» Information shown:
:::

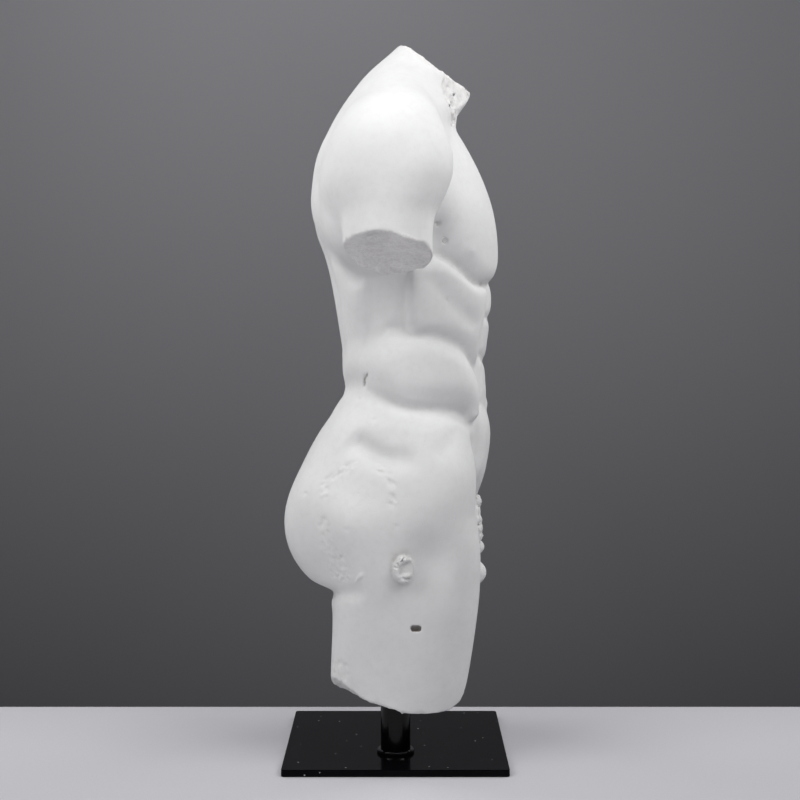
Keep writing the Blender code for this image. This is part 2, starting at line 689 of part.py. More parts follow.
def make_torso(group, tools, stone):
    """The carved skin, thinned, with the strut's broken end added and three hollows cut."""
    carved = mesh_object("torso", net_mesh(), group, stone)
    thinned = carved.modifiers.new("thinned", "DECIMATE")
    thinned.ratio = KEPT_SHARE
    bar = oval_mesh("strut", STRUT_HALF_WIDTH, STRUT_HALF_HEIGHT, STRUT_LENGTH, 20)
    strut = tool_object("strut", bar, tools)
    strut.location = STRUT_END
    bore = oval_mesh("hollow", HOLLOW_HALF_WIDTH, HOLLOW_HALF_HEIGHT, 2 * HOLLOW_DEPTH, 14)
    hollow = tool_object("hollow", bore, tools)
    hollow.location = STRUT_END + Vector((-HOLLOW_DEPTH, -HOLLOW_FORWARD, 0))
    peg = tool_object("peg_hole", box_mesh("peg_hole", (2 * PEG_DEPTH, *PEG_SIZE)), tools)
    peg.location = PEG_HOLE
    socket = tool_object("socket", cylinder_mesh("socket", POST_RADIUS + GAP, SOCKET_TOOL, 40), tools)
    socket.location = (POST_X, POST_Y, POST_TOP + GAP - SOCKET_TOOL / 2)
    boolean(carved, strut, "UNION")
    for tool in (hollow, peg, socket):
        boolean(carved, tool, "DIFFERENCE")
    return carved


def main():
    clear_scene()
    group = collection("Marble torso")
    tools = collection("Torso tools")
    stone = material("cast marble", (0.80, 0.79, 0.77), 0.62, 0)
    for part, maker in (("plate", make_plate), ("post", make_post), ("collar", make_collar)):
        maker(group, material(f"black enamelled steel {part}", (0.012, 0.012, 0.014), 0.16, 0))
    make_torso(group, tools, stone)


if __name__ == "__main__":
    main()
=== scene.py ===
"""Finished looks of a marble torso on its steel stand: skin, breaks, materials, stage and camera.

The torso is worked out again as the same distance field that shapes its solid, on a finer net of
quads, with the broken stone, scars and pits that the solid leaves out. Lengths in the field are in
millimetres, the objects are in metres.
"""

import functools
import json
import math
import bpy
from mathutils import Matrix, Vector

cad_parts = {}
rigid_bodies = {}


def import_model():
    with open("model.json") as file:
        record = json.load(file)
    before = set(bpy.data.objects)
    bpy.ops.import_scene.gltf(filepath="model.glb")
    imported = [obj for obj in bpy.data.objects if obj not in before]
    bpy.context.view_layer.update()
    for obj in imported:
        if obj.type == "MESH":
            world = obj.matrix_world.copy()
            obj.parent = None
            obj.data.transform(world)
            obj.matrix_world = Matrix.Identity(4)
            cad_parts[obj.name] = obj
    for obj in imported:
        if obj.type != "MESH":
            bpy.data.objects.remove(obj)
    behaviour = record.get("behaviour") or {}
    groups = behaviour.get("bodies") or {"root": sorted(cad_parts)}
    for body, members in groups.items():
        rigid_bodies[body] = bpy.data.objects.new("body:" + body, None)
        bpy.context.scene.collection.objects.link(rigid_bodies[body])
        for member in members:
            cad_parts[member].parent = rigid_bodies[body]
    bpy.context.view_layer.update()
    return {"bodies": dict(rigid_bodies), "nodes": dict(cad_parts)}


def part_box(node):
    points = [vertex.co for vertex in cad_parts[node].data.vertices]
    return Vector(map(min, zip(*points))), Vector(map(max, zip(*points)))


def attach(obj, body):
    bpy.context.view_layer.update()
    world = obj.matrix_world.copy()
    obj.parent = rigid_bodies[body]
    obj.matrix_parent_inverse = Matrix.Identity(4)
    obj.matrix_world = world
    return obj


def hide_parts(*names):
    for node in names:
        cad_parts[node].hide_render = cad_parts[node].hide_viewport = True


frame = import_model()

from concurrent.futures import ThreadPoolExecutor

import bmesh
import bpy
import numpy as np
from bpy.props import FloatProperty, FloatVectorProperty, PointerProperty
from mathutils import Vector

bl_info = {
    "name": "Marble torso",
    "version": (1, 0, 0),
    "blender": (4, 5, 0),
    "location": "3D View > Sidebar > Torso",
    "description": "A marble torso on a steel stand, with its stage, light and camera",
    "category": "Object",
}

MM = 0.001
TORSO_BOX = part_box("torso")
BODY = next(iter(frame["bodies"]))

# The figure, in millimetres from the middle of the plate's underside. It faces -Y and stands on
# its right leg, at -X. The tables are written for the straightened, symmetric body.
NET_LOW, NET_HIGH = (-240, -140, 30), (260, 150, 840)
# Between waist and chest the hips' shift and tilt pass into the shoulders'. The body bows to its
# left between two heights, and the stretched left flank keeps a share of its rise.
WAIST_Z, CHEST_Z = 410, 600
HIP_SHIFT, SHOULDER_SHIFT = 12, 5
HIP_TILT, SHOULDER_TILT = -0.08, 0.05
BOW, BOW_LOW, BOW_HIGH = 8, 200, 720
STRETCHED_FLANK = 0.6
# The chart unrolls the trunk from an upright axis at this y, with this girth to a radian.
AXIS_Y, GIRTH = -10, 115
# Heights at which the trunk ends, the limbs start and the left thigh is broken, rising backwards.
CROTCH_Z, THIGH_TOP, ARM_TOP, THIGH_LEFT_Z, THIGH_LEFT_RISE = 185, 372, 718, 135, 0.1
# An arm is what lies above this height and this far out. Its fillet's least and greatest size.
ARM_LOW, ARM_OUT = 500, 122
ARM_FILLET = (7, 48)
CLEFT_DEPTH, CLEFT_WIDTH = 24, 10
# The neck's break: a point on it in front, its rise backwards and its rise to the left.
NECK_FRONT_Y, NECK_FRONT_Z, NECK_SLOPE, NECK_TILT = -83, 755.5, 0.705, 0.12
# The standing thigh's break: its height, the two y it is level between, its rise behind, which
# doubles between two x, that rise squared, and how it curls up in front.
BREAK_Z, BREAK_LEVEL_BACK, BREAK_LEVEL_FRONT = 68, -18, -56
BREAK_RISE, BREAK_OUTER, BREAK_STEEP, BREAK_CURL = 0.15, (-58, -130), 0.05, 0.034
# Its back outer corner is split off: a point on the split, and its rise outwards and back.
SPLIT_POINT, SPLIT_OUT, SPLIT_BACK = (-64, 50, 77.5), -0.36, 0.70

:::

» Brief: Copy exactly the lines from the line with "for part, maker" up to and including the line with "from mathutils import Matrix, Vector", and no other lines.

» Exercise result:
    for part, maker in (("plate", make_plate), ("post", make_post), ("collar", make_collar)):
        maker(group, material(f"black enamelled steel {part}", (0.012, 0.012, 0.014), 0.16, 0))
    make_torso(group, tools, stone)


if __name__ == "__main__":
    main()
=== scene.py ===
"""Finished looks of a marble torso on its steel stand: skin, breaks, materials, stage and camera.

The torso is worked out again as the same distance field that shapes its solid, on a finer net of
quads, with the broken stone, scars and pits that the solid leaves out. Lengths in the field are in
millimetres, the objects are in metres.
"""

import functools
import json
import math
import bpy
from mathutils import Matrix, Vector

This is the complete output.